Betterment vs. Wealthfront
Wealthfront is Betterment's main direct competitor. Both offer automated portfolios at 0.25%/year. Key differences:
- Wealthfront requires a $500 minimum
- Wealthfront offers a higher-yield cash account (savings account equivalent)
- Wealthfront has a more sophisticated tax-loss harvesting system (direct indexing) for accounts over $100,000
- Betterment has more plan types and slightly more flexibility in goal-setting
Both are solid products. Betterment has a slight edge for IRAs; Wealthfront has a slight edge for large taxable accounts due to its direct indexing capabilities.
The Verdict
Betterment earns its reputation as one of the best robo-advisors. It's well-designed, genuinely automated, and a good gateway into investing for people who find the investment selection process intimidating.

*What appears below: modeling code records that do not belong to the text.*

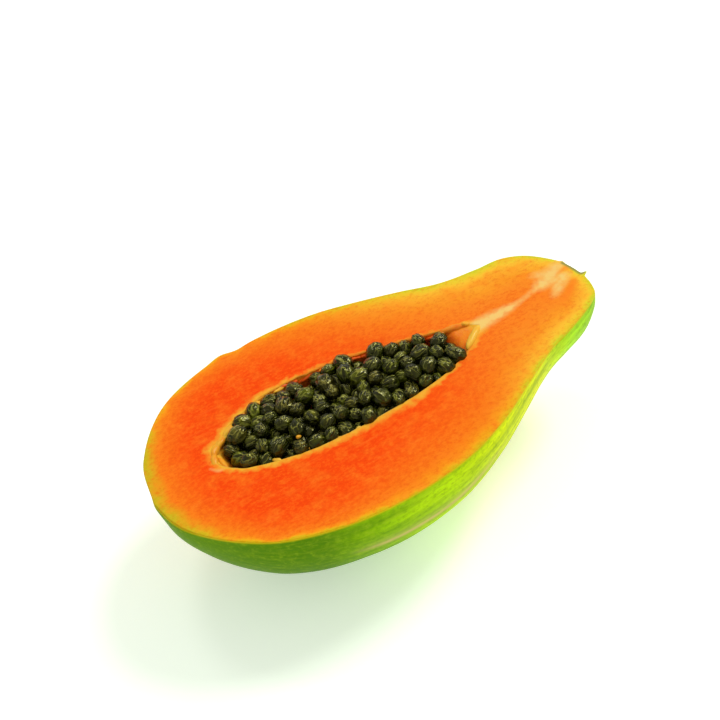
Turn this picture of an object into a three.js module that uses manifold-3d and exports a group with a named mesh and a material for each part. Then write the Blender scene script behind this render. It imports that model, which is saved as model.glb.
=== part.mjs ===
// Half of a small pear-shaped papaya, cut lengthwise and lying on its back,
// with the heap of seeds in its hollow.
// Millimetres. X runs from the blossom end to the stem end, Y across the cut face, +Z up.
// The origin is the middle of the small flat spot that the half rests on.
import * as THREE from 'three';
import { mergeVertices } from 'three/addons/utils/BufferGeometryUtils.js';
import Module from 'manifold-3d';

// Outline of the cut face: distance from the blossom end, middle of the fruit there, half width.
const OUTLINE = [
  [0, 0, 0], [2.5, 2.4, 14.5], [6, 2.6, 22.4], [12, 3.1, 31.2], [20, 3.2, 39.3], [30, 2.4, 45.8],
  [45, 1.6, 51], [60, 0.4, 53], [75, -0.3, 53.2], [90, -0.9, 51.4], [105, -1.5, 47.2],
  [120, -1, 41], [135, 0.5, 33.2], [150, 3.7, 27.4], [160, 5.2, 24.9], [168, 4.8, 20.7],
  [174, 2.9, 15.2], [177.3, 1.4, 10.6], [178.8, 0.8, 5], [179.3, 0.6, 0],
];
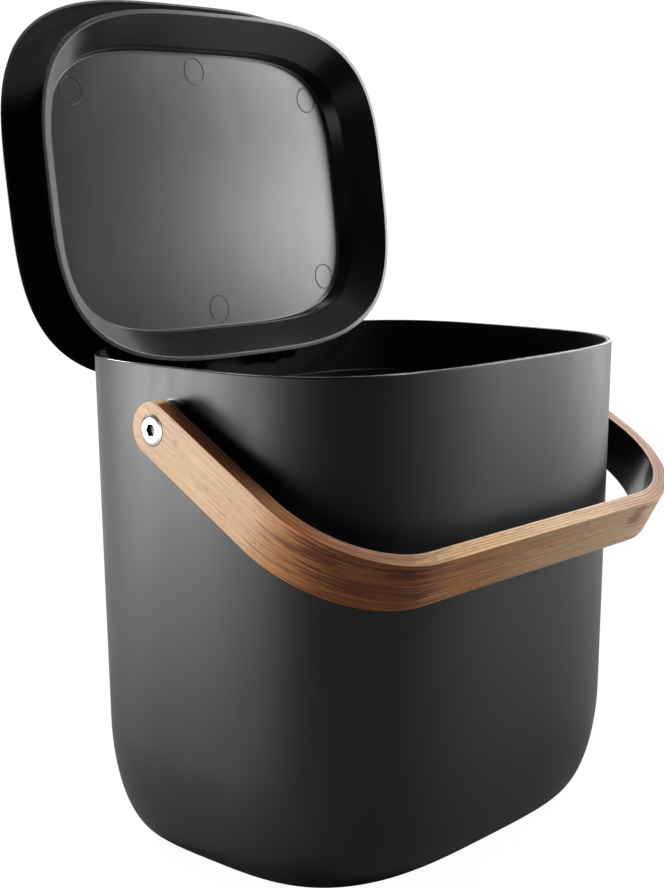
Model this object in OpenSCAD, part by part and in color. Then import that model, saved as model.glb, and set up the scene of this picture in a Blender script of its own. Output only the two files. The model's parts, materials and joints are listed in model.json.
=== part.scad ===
// Countertop compost caddy: a drafted bin with a flush hinged lid, a lift-out ring that
// grips the bag, and a laminated bow handle that swings on two screws.
// Millimetres. +Z is up, the front faces -Y, the origin is the middle of the base.

/* [Bin] */
// Height of the bin at its rim
bin_h = 215; // [200:1:235]
// Width over the rim, left to right
bin_w = 228; // [215:1:245]
// Depth over the rim, front to back
bin_d = 178; // [168:1:190]
// Squareness of the rim outline; 2 is an ellipse, more is squarer
rim_power = 3.4; // [3:0.1:4]
// Draft of the wall, millimetres inwards for each millimetre down
draft = 0.014; // [0.008:0.001:0.02]
// Thickness of the bin wall
wall_t = 2.2; // [1.8:0.1:2.6]
// Thickness of the floor
floor_t = 2.6; // [2:0.1:4]
// Height of the rounded foot of the wall
foot_h = 51; // [35:1:60]
// How far the foot curls in below the wall
foot_in = 16; // [10:1:22]
// Bevel on the two edges of the rim
rim_bevel = 0.7; // [0.6:0.05:0.8]

/* [Bag ring] */
// Clearance between the ring and the closed lid's skirt above it
ring_room = 2.1; // [1.5:0.1:9]
// Height of the ring
ring_h = 24; // [16:1:34]
// Thickness of the ring
ring_t = 1.6; // [1.2:0.1:2.4]
// Gap for the bag between ring and wall
ring_gap = 0.9; // [0.6:0.1:1.5]
// Width of each ledge that carries the ring
ledge_w = 10; // [6:1:16]
// Height of each ledge
ledge_h = 12; // [8:1:18]
// Distance of the front and back ledges from the middle
ledge_x = 55; // [40:1:65]

/* [Lid] */
// Gap between the rim and the closed lid
lid_gap = 0.6; // [0.5:0.1:1]
// Height of the cover's edge band
lid_edge_h = 0.6; // [0.4:0.1:1]
// Rise of the cover's crown above its edge band
crown_h = 9.4; // [8.5:0.1:12]
// How quickly the crown levels off; more is a flatter top
crown_power = 8.5; // [7.5:0.5:10]
// Thickness of the cover
cover_t = 1.7; // [1.4:0.1:1.8]
// Thickness of the cover where it runs out into its lip
cover_edge_t = 1; // [0.8:0.1:1.2]
// Width of the lip that meets the rim
lip_t = 1.1; // [0.9:0.05:1.2]
// Depth of the liner panel's underside below the lid plane
panel_drop = 5; // [3:0.1:6]
// Thickness of the liner panel
panel_t = 2; // [1.6:0.1:2.6]
// Squareness of the panel's outline
panel_power = 4; // [3.4:0.1:4.5]
// Depth of the step wall's foot below the lid plane
step_drop = 11.3; // [9:0.1:12.5]
// Lean of the step wall between its foot and the panel, left and right
step_lean_w = 3.4; // [1:0.1:5]
// Lean of the step wall between its foot and the panel, front and back
step_lean_d = 0.6; // [0.3:0.1:1.5]
// Thickness of the step wall and of the skirt
skirt_t = 1.6; // [1.4:0.1:1.7]
// Depth of the skirt's tip below the lid plane
tip_drop = 23.5; // [20:0.1:23.6]
// Clearance between the skirt's tip and the bore of the rim, left and right
tip_side_gap = 1; // [0.8:0.1:4]
// Clearance between the skirt's tip and the bore of the rim, front and back
tip_end_gap = 5.7; // [5.3:0.1:8]
// Run of the skirt's slope from the step wall's foot out to the tip
slope_run = 14.7; // [12:0.1:17]
// Width of the flat edge at the skirt's tip
tip_t = 2; // [1.4:0.1:2.4]
// Shift of the liner towards the hinge
liner_back = 1; // [0:0.1:1]
// Distance of the rib that is welded to the liner, in from the liner's upper edge
rib_edge = 0.4; // [0.4:0.1:3]
// Thickness of that rib
rib_t = 1.8; // [1.2:0.1:3]
// Diameter of the posts that join cover and liner
post_d = 12.5; // [8:0.5:14]
// Wall of those posts
post_wall = 1.8; // [1.2:0.1:2.5]
// Distance of the corner posts in from the panel's sides
post_in_x = 15.7; // [13:0.1:25]
// Distance of the corner posts in from the panel's front and back
post_in_y = 20.3; // [17:0.1:30]
// Distance of the front and back posts in from the panel's front and back
post_mid_in = 8.8; // [8:0.1:16]

/* [Lid hinge] */
// Angle that the lid stands open
lid_open = 97.6; // [80:0.1:98]
// Distance of the hinge axis in from the inner face of the rear rim
hinge_room = 5.3; // [5.1:0.1:5.6]
// Depth of the hinge axis below the rim
hinge_down = 11.2; // [11:0.1:11.6]
// Distance of each hinge from the middle
hinge_x = 30; // [20:1:40]
// Diameter of the hinge pins
pin_d = 3; // [2.5:0.1:3.5]
// Width of the lid's knuckle on each pin
knuckle_w = 11; // [8:1:16]
// Outer radius of the knuckle
knuckle_r = 3.9; // [3.5:0.1:4.4]
// Half height of the arm between knuckle and step wall
arm_half_h = 2.6; // [2:0.1:3]
// Thickness of each lug on the bin
lug_t = 3.6; // [3:0.1:5]
// Outer radius of the lugs
lug_r = 4.6; // [4:0.1:5]

/* [Handle] */
// Gap between the side of the rim and the inner face of each arm
arm_gap = 5.25; // [4:0.05:12]
// Gap between the front wall and the bar of the lowered bow
bar_gap = 0.5; // [0.5:0.1:12]
// Outer radius of the bow's corners
bow_corner_r = 51.9; // [40:0.1:60]
// Width of the strip
strip_w = 22.5; // [18:0.1:24]
// Thickness of each of the five plies
ply_t = 1.43; // [1.2:0.01:1.6]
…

But it's a premium product at 0.25%/year. For self-directed investors comfortable with a simple two-fund portfolio, the fee represents a real, compounding cost over decades with limited additional benefit.
Use Betterment if you value the automation enough to pay for it, have a large taxable account that benefits from tax-loss harvesting, or genuinely will not manage investments yourself.
Use Fidelity instead if you're willing to spend 20 minutes setting up automatic investments in FZROX + FZILX and 30 minutes per year checking balances.
Either way, you're making a far better financial decision than leaving money in a savings account or not investing at all.